There is also a key difference in what you are paying for. When you are renting a car, you are paying for using it. On the other hand, your lease payments are covering the depreciation of the asset - the car - that you are holding on to for the leasing company for two to four years, as well as the interest on that depreciation.

Finally, at the end of the rental term, the car is always returned to the rental company. With a lease, on the other hand, you have several different options available to you, of which returning the car to the leasing company is merely one possibility.

Key Differences: Leasing and Financing

A car lease has a lot more in common with financing a car than it does with renting, but the two are still slightly different kinds of transactions. One key difference is the ownership of the car. When you finance a car, you are the car’s owner, with the finance company merely holding a lien on the title, which limits you from transferring the ownership of the car until you have paid off your loan.

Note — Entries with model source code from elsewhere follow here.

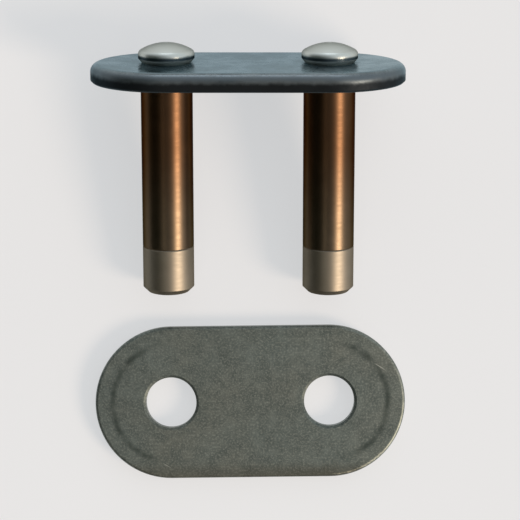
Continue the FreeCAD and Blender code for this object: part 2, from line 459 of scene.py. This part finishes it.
LOOSE_MIDDLE = Vector(mounts["loose_plate_underside"]["pos_m"])
LOOSE_TURN = (0, 0, math.atan2(HOLE_TO_HOLE.y, HOLE_TO_HOLE.x))
RUBBED_RADIUS = 5.87 * MM  # of the mark that an inner link's rim leaves round a hole
RUBBED_HALF_WIDTH = 0.55 * MM
RUBBED_FULL = 3.5 * MM  # past a hole, towards the plate's end
BROWN_EDGE_START, BROWN_EDGE_FULL = -5.8 * MM, -7.3 * MM  # on the side of the middle line away from the pins
SCRATCH_TURN = (0, 0, math.radians(-32))
SCRATCH_DRAWN_OUT = (12, 1, 1)


def peened_colour(tree, drift, mottle, dimples):
    """Grey with a green cast that drifts over the plate, duller in patches, lit in the dimples."""
    spread = add_node(
        tree, "ShaderNodeMapRange", {"Value": drift, "From Min": 0.35, "From Max": 0.65}
    )
    drifting = add_node(
        tree,
        "ShaderNodeMix",
        {SHARE: spread, FIRST_COLOUR: colour("#7c8078"), SECOND_COLOUR: colour("#78817c")},
        MIXED_COLOUR,
        data_type="RGBA",
    )
    dull_patches = add_node(
        tree,
        "ShaderNodeMapRange",
        {"Value": mottle, "From Min": 0.62, "From Max": 0.36, "To Max": 0.85},
    )
    uneven = add_node(
        tree,
        "ShaderNodeMix",
        {SHARE: dull_patches, FIRST_COLOUR: drifting, SECOND_COLOUR: colour("#5f6763")},
        MIXED_COLOUR,
        data_type="RGBA",
    )
    lit_dimples = add_node(
        tree,
        "ShaderNodeMapRange",
        {"Value": dimples, "From Min": 0.48, "From Max": 0.7, "To Max": 0.6},
    )
    return add_node(
        tree,
        "ShaderNodeMix",
        {SHARE: lit_dimples, FIRST_COLOUR: uneven, SECOND_COLOUR: colour("#a9aea6")},
        MIXED_COLOUR,
        data_type="RGBA",
    )


def rubbed_ring(tree, own, across, past_hole):
    """How much an inner link has rubbed the plate: a ring round each hole, only on the side of the
    plate's end, and rubbed in patches."""
    sideways = add_node(tree, "ShaderNodeCombineXYZ", {"X": past_hole, "Y": across})
    from_hole = add_node(
        tree, "ShaderNodeVectorMath", {0: sideways}, "Value", operation="LENGTH"
    )
    off_ring = add_node(
        tree, "ShaderNodeMath", {0: from_hole, 1: RUBBED_RADIUS}, operation="SUBTRACT"
    )
    off_ring = add_node(tree, "ShaderNodeMath", {0: off_ring}, operation="ABSOLUTE")
    ring = add_node(
        tree,
        "ShaderNodeMapRange",
        {"Value": off_ring, "From Max": RUBBED_HALF_WIDTH, "To Min": 1, "To Max": 0},
        interpolation_type="SMOOTHSTEP",
    )
    at_end = add_node(
        tree,
        "ShaderNodeMapRange",
        {"Value": past_hole, "From Min": 0, "From Max": RUBBED_FULL},
        interpolation_type="SMOOTHSTEP",
    )
    patches = add_node(
        tree,
        "ShaderNodeTexNoise",
        {"Vector": own, "Scale": 1 / (1.6 * MM), "Detail": 4, "Roughness": 0.6},
        "Fac",
    )
    worn = add_node(
        tree,
        "ShaderNodeMapRange",
        {"Value": patches, "From Min": 0.35, "From Max": 0.6, "To Min": 0.2, "To Max": 0.75},
    )
    end_ring = add_node(tree, "ShaderNodeMath", {0: ring, 1: at_end}, operation="MULTIPLY")
    return add_node(tree, "ShaderNodeMath", {0: end_ring, 1: worn}, operation="MULTIPLY")


def brown_edge(tree, across, drift):
    """How much browner and darker the plate is, along its edge away from the pins."""
    along_edge = add_node(
        tree,
        "ShaderNodeMapRange",
        {"Value": across, "From Min": BROWN_EDGE_START, "From Max": BROWN_EDGE_FULL, "To Max": 0.75},
        interpolation_type="SMOOTHSTEP",
    )
    return add_node(tree, "ShaderNodeMath", {0: along_edge, 1: drift}, operation="MULTIPLY")


def short_scratches(tree, own):
    """How much handling has scratched the plate bright, in a few slanted lines, 0.1 mm wide and
    about 2 mm long."""
    slanted = add_node(
        tree,
        "ShaderNodeMapping",
        {"Vector": own, "Rotation": SCRATCH_TURN, "Scale": SCRATCH_DRAWN_OUT},
        vector_type="TEXTURE",
    )
    lines = add_node(
        tree, "ShaderNodeTexNoise", {"Vector": slanted, "Scale": 1 / (0.22 * MM)}, "Fac"
    )
    return add_node(
        tree,
        "ShaderNodeMapRange",
        {"Value": lines, "From Min": 0.72, "From Max": 0.78, "To Max": 0.6},
    )


def satin_steel():
    """The same sheet steel, shot-peened to a satin grey with a green cast and a fine mottle. The
    inner link has rubbed a dull ring round each hole, one edge is browner and darker, and
    handling has left a few short bright scratches."""
    material, tree, place = new_material("peened_plate_steel")
    own, across, past_hole = plate_axes(tree, place, LOOSE_MIDDLE, LOOSE_TURN)

    # shot leaves dimples of about 0.1 mm, drawn at 0.2 mm, and the metal takes them unevenly
    dimples = add_node(
        tree,
        "ShaderNodeTexNoise",
        {"Vector": own, "Scale": 1 / (0.2 * MM), "Detail": 3, "Roughness": 0.75},
        "Fac",
    )
    mottle = add_node(
        tree,
        "ShaderNodeTexNoise",
        {"Vector": own, "Scale": 1 / (1.3 * MM), "Detail": 5, "Roughness": 0.75},
        "Fac",
    )
    drift = add_node(
        tree, "ShaderNodeTexNoise", {"Vector": own, "Scale": 1 / (6 * MM), "Detail": 4}, "Fac"
    )

    # the peened colour, and over it the brown edge, the ring and the scratches
    marks = (
        (brown_edge(tree, across, drift), "#554c3c"),
        (rubbed_ring(tree, own, across, past_hole), "#3c4541"),
        (short_scratches(tree, own), "#c9cbc2"),
    )
    base = peened_colour(tree, drift, mottle, dimples)
    for share, mark_colour in marks:
        base = add_node(
            tree,
            "ShaderNodeMix",
            {SHARE: share, FIRST_COLOUR: base, SECOND_COLOUR: colour(mark_colour)},
            MIXED_COLOUR,
            data_type="RGBA",
        )
    roughness = add_node(
        tree,
        "ShaderNodeMapRange",
        {"Value": dimples, "From Min": 0.3, "From Max": 0.7, "To Min": 0.44, "To Max": 0.54},
    )
    relief = add_node(
        tree, "ShaderNodeBump", {"Height": dimples, "Distance": 0.012 * MM, "Strength": 0.5}
    )
    shader = add_node(
        tree,
        "ShaderNodeBsdfPrincipled",
        {"Base Color": base, "Metallic": 1, "Roughness": roughness, "Normal": relief},
    )
    add_node(tree, "ShaderNodeOutputMaterial", {"Surface": shader})
    return material


# Each piece's finish


def dress(material, *nodes):
    """Give one or more CAD nodes their finish."""
    for node in nodes:
        slots = frame["nodes"][node].data.materials
        slots.clear()
        slots.append(material)


dress(pin_steel(), "left_pin", "right_pin")
dress(tumbled_steel(), "outer_plate")
dress(satin_steel(), "loose_plate")


# The table and the light

TABLE_WIDTH = 10  # metres
SHOWN_PALE = 0.7  # share of the table's own colour that the camera and the metal see without shade


def matt_laminate():
    """White melamine laminate with a matt texture: its own pale colour, with soft shadows on it."""
    material, tree, place = new_material("matt_white_laminate")
    # the sheet's print drifts by a shade over a hand's width
    drift = add_node(
        tree, "ShaderNodeTexNoise", {"Vector": place, "Scale": 1 / (80 * MM)}, "Fac"
    )
    base = add_node(
        tree,
        "ShaderNodeMix",
        {SHARE: drift, FIRST_COLOUR: colour("#e6e7e9"), SECOND_COLOUR: colour("#ecedee")},
        MIXED_COLOUR,
        data_type="RGBA",
    )
    surface = add_node(tree, "ShaderNodeBsdfPrincipled", {"Base Color": base, "Roughness": 0.7})
    own_colour = add_node(tree, "ShaderNodeEmission", {"Color": base})
    to_camera = add_node(tree, "ShaderNodeLightPath", {}, "Is Camera Ray")
    to_metal = add_node(tree, "ShaderNodeLightPath", {}, "Is Glossy Ray")
    to_glass = add_node(tree, "ShaderNodeLightPath", {}, "Is Transmission Ray")
    seen = add_node(tree, "ShaderNodeMath", {0: to_camera, 1: to_metal}, operation="MAXIMUM")
    seen = add_node(tree, "ShaderNodeMath", {0: seen, 1: to_glass}, operation="MAXIMUM")
    share = add_node(tree, "ShaderNodeMath", {0: seen, 1: SHOWN_PALE}, operation="MULTIPLY")
    both = add_node(tree, "ShaderNodeMixShader", {0: share, 1: surface, 2: own_colour})
    add_node(tree, "ShaderNodeOutputMaterial", {"Surface": both})
    material.cycles.emission_sampling = "NONE"
    return material


def add_table():
    """A wide, plain, pale table top, which keeps the pieces' shadows."""
    bpy.ops.object.select_all(action="DESELECT")
    bpy.ops.mesh.primitive_plane_add(size=TABLE_WIDTH)
    table = bpy.context.object
    table.name = "table"
    table.data.materials.append(matt_laminate())


def add_light(name, towards, strength, width_degrees, hue):
    """A far, soft lamp that stands in the given direction, seen from the table."""
    data = bpy.data.lights.new(name, "SUN")
    data.energy = strength
    data.angle = math.radians(width_degrees)
    data.color = colour(hue)[:3]
    lamp = bpy.data.objects.new(name, data)
    bpy.context.scene.collection.objects.link(lamp)
    lamp.rotation_euler = Vector(towards).to_track_quat("Z", "Y").to_euler()


def set_room(dark_side, pale_colour, dark_colour, pale_end, dark_start):
    """A pale room with a dark corner in the direction dark_side. Between the two it darkens evenly,
    from pale_end to dark_start, which are cosines of the angle to that direction."""
    world = bpy.data.worlds.new("room")
    bpy.context.scene.world = world
    world.use_nodes = True
    tree = world.node_tree
    tree.nodes.clear()
    way = add_node(tree, "ShaderNodeTexCoord", {}, "Generated")
    cosine = add_node(
        tree,
        "ShaderNodeVectorMath",
        {0: way, 1: Vector(dark_side).normalized()},
        "Value",
        operation="DOT_PRODUCT",
    )
    share = add_node(
        tree,
        "ShaderNodeMapRange",
        {"Value": cosine, "From Min": pale_end, "From Max": dark_start},
    )
    shade = add_node(
        tree,
        "ShaderNodeMix",
        {SHARE: share, FIRST_COLOUR: colour(pale_colour), SECOND_COLOUR: colour(dark_colour)},
        MIXED_COLOUR,
        data_type="RGBA",
    )
    background = add_node(tree, "ShaderNodeBackground", {"Color": shade})
    add_node(tree, "ShaderNodeOutputWorld", {"Surface": background})


add_table()

# the warm lamp on the right lays one streak along each pin
add_light("key", towards=(0.715, -0.39, 0.58), strength=2.55, width_degrees=19, hue="#ffe4ca")
# a low window behind the pins' heads
add_light(
    "low_window", towards=(0.0, 0.97, 0.22), strength=0.2, width_degrees=28, hue="#f2f6ff"
)
# a small window in front of the loose plate, high and to the left
add_light(
    "side_window", towards=(-0.28, -0.52, 0.80), strength=0.1, width_degrees=14, hue="#fff6e6"
)
# the dark corner is at the left in front, and keeps the pins' left sides dark
set_room(
    dark_side=(-0.76, -0.52, 0.42),
    pale_colour="#e6eaee",
    dark_colour="#212a1d",
    pale_end=-0.1,
    dark_start=0.85,
)

bpy.context.scene.view_settings.view_transform = "Standard"
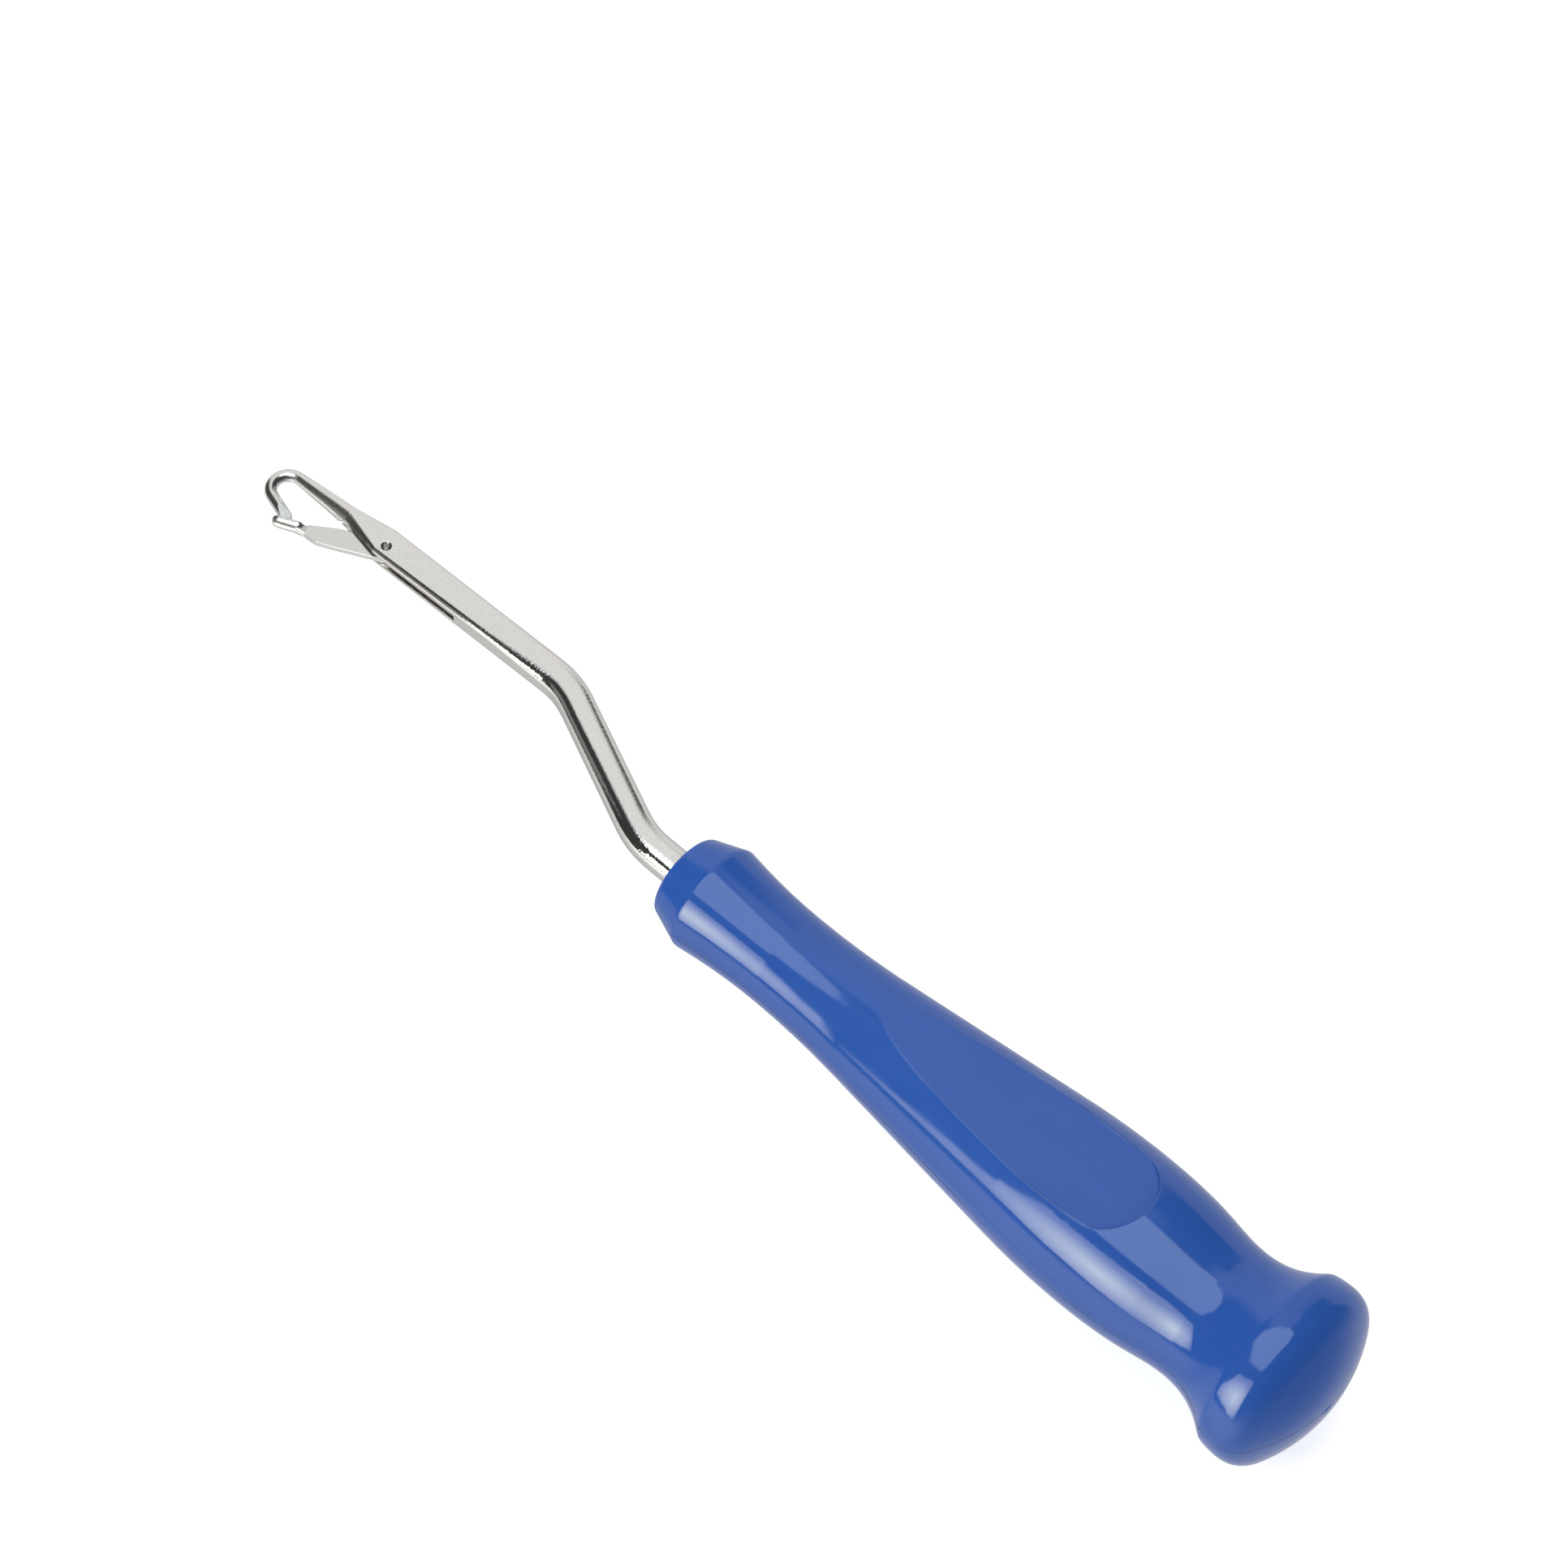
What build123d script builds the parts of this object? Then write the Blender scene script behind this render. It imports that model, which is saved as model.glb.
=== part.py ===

New car leases have lower payments

In a lease, on the other hand, it is the leasing company that is the owner of the car, with you merely having the right to drive it for the duration of the leasing period. When financing a car, you have to pay for the entire loan amount over the term of the loan, while you are only making payments on the car’s depreciation in a lease, which means lower payments most of the time.

Practically, the most important difference is what happens at the end of the term. In a finance, you become a full owner of the vehicle, stop making payments and the lien on the car’s title is removed. In a lease, you have to return the car to the dealer at the end of the term and choose from one of the lease-end options, such as returning the car, buying it out or selling it to the dealership.